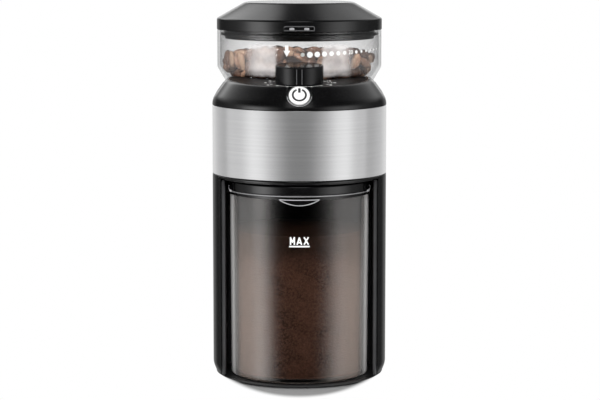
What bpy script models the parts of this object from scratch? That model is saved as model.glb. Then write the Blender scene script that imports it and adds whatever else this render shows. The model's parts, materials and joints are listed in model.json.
..........
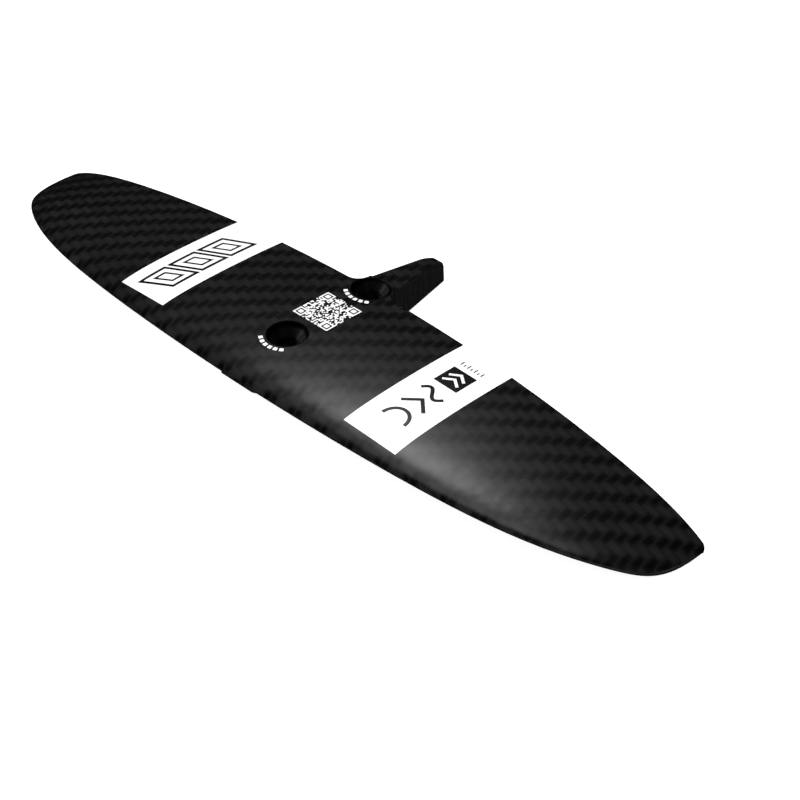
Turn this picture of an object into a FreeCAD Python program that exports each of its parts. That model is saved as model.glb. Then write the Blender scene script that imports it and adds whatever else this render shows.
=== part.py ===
..........
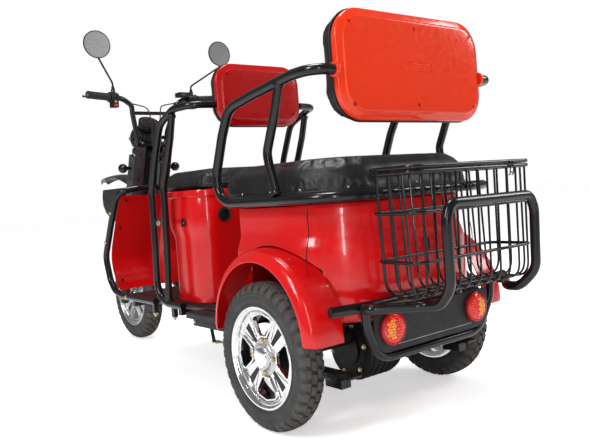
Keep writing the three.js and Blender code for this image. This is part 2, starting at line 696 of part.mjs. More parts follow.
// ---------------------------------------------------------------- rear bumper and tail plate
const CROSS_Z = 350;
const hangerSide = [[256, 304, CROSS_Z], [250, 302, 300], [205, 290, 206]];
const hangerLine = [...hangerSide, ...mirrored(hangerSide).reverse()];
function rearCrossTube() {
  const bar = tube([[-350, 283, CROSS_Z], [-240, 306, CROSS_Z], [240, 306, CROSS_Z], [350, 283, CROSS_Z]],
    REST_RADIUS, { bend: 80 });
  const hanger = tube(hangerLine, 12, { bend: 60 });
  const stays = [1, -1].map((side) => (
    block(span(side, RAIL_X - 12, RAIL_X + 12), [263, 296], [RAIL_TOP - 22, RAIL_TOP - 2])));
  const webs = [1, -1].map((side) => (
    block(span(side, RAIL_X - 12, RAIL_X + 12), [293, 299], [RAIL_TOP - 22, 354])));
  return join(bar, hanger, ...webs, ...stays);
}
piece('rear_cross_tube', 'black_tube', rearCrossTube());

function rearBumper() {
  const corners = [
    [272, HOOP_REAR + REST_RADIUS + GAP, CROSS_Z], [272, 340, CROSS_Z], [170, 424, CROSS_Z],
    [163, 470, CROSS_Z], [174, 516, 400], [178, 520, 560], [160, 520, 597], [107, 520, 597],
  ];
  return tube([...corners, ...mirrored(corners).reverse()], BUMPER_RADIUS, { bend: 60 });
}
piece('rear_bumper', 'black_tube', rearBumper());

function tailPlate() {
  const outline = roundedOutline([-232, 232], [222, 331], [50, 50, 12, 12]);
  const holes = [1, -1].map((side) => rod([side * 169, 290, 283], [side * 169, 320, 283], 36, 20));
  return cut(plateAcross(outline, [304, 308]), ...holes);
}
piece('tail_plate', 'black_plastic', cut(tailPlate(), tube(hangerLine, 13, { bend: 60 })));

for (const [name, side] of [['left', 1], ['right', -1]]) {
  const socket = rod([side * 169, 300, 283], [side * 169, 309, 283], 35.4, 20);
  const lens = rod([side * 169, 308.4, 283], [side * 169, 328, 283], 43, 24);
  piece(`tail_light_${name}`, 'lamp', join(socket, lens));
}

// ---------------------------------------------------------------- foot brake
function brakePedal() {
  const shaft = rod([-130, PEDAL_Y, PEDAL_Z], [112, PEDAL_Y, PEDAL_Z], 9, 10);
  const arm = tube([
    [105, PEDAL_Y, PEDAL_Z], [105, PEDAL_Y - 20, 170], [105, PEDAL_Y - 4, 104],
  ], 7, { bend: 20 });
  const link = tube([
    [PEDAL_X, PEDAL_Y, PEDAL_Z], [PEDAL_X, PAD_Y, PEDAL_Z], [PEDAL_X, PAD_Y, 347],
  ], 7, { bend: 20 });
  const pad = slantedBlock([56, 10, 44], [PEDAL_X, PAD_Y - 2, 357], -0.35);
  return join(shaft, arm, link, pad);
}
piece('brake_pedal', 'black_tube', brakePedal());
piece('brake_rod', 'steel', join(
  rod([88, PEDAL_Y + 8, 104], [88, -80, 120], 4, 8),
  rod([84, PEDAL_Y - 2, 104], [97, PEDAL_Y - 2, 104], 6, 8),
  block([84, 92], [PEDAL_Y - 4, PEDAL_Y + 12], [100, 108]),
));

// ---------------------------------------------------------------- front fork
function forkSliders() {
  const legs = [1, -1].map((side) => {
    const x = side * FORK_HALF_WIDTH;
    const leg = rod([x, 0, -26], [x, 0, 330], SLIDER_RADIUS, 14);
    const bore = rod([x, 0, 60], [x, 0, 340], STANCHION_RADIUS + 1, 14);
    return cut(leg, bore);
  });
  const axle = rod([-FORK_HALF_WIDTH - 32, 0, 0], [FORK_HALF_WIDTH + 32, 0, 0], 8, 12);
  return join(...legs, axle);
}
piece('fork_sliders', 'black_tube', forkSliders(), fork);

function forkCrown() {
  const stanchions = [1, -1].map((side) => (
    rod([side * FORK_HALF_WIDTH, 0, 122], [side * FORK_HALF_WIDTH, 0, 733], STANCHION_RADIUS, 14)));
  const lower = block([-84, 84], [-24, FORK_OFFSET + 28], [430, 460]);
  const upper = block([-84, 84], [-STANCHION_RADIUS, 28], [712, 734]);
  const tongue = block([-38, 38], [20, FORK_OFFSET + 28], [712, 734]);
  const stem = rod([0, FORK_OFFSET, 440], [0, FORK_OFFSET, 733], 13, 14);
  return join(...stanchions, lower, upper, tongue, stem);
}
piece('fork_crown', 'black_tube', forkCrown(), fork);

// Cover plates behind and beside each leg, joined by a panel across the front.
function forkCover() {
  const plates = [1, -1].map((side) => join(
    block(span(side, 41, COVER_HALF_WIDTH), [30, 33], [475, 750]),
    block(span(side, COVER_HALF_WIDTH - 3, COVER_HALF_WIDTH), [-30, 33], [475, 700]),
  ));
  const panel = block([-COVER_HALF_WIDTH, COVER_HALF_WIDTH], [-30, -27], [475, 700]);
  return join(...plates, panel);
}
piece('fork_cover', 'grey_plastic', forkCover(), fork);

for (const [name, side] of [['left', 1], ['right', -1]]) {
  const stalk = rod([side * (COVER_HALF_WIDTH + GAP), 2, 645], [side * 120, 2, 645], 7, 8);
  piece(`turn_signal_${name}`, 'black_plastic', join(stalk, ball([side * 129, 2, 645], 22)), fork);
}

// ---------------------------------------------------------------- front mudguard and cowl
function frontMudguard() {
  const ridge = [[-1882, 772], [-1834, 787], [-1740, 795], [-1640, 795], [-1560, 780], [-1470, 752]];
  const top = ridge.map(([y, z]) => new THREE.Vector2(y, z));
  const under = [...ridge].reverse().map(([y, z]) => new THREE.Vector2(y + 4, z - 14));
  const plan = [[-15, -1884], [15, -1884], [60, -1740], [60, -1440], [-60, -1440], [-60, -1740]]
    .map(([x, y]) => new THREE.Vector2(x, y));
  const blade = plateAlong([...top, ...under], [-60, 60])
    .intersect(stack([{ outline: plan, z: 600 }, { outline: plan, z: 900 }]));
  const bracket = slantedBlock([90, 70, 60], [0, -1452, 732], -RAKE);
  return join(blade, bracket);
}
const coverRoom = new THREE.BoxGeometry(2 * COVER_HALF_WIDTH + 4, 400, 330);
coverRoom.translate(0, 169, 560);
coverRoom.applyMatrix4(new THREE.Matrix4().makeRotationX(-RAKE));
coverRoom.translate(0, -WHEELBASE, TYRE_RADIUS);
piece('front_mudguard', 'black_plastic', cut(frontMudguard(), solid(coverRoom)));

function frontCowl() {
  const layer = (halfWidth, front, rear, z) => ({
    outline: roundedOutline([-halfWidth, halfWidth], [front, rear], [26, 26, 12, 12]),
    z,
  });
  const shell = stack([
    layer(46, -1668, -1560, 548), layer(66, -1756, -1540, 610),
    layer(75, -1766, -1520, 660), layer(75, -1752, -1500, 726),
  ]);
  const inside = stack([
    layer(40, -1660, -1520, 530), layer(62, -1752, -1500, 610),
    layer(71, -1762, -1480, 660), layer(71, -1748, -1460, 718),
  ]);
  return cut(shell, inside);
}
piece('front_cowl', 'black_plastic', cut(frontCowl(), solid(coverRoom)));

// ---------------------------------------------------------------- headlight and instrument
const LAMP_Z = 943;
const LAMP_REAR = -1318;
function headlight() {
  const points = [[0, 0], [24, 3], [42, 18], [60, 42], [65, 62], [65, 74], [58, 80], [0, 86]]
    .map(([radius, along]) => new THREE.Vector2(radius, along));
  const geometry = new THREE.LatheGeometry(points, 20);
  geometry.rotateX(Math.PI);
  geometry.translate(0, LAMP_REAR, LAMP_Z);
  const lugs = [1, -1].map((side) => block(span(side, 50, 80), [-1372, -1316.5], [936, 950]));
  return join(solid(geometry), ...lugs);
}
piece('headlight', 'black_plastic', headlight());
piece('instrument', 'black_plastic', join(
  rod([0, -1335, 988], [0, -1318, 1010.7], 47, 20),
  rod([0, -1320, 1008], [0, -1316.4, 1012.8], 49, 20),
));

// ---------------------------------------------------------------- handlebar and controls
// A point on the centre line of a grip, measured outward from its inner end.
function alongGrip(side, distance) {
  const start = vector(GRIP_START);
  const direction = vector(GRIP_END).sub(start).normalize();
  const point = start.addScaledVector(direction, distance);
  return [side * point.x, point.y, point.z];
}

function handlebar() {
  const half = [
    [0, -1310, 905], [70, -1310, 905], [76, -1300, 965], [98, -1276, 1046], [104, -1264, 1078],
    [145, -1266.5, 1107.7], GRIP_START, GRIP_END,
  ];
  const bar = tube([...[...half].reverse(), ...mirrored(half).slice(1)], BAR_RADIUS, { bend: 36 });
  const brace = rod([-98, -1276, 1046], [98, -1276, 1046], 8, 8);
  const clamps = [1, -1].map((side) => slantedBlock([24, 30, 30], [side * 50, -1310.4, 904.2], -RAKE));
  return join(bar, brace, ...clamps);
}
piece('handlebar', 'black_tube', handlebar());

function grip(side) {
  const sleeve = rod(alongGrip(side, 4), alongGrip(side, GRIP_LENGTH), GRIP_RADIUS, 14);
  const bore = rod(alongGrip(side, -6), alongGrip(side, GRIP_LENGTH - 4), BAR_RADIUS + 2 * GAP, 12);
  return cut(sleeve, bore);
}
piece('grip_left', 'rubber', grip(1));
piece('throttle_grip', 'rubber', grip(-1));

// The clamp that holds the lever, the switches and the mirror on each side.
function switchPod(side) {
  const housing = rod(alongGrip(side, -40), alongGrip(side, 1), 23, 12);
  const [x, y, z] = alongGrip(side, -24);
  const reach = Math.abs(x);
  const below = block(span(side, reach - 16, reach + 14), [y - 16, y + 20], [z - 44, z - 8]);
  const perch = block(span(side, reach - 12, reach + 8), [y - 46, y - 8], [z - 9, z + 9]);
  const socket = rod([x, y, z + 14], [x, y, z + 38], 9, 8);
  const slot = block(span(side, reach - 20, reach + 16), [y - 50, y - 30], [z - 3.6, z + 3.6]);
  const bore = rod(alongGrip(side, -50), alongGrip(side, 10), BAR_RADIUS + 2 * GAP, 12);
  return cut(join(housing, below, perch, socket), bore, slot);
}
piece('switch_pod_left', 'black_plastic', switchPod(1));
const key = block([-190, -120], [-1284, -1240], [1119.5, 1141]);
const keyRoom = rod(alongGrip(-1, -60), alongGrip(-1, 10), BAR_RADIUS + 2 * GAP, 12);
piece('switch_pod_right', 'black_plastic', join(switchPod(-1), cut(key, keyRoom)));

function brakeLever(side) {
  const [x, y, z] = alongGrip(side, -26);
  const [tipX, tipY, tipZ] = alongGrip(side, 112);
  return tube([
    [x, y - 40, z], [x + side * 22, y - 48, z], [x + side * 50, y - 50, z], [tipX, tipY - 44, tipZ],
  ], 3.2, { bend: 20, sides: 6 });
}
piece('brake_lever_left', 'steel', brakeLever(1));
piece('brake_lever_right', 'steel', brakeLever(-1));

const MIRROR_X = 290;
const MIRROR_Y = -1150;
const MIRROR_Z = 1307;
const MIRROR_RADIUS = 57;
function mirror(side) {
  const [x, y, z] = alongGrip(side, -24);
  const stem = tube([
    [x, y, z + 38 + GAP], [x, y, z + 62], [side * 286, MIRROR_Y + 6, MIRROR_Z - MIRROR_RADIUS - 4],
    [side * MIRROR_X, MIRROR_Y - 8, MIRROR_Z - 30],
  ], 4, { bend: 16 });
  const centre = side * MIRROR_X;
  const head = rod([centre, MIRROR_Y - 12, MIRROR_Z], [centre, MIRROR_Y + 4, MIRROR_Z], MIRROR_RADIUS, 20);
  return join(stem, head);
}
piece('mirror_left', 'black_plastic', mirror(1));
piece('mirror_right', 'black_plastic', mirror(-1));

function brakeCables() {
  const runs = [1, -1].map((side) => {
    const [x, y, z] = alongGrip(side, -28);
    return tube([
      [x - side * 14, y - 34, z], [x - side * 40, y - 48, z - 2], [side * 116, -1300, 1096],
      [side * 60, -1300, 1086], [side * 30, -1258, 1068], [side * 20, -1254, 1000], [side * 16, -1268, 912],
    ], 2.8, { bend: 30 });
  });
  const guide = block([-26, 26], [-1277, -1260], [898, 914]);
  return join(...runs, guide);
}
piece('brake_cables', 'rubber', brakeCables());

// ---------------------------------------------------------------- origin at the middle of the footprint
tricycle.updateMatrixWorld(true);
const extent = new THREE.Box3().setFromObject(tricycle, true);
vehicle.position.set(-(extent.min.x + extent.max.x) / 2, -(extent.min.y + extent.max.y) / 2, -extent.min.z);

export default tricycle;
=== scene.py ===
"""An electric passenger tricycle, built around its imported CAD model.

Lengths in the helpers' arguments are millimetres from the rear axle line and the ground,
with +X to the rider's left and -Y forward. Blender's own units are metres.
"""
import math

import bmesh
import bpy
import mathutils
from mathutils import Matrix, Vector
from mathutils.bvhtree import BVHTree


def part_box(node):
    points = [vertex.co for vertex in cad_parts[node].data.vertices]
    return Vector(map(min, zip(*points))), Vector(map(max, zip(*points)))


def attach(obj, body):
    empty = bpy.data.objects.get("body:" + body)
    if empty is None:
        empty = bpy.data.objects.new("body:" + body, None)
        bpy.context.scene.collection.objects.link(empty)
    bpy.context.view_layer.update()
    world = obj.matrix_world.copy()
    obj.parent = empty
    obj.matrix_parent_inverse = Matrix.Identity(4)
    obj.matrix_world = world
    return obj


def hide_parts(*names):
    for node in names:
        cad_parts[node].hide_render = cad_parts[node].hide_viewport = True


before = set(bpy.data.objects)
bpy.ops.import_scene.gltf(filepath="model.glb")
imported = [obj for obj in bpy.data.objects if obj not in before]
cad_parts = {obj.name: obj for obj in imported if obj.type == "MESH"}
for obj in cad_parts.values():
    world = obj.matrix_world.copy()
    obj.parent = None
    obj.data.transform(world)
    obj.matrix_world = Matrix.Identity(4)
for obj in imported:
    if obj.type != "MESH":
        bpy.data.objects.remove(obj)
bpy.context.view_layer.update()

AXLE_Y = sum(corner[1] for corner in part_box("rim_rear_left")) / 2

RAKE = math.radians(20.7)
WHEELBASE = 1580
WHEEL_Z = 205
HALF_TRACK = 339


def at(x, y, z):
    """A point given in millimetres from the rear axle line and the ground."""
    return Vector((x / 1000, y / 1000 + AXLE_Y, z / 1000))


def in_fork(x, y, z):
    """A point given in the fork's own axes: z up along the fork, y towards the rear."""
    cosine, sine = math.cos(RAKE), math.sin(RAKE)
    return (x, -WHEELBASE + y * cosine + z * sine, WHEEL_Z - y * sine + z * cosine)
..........
Look through the listing and extract every line with "that" in it.

What bpy script models the parts of this object from scratch? That model is saved as model.glb. Then write the Blender scene script that imports it and adds whatever else this render shows. The model's parts, materials and joints are listed in model.json.
Turn this picture of an object into a FreeCAD Python program that exports each of its parts. That model is saved as model.glb. Then write the Blender scene script that imports it and adds whatever else this render shows.
// The clamp that holds the lever, the switches and the mirror on each side.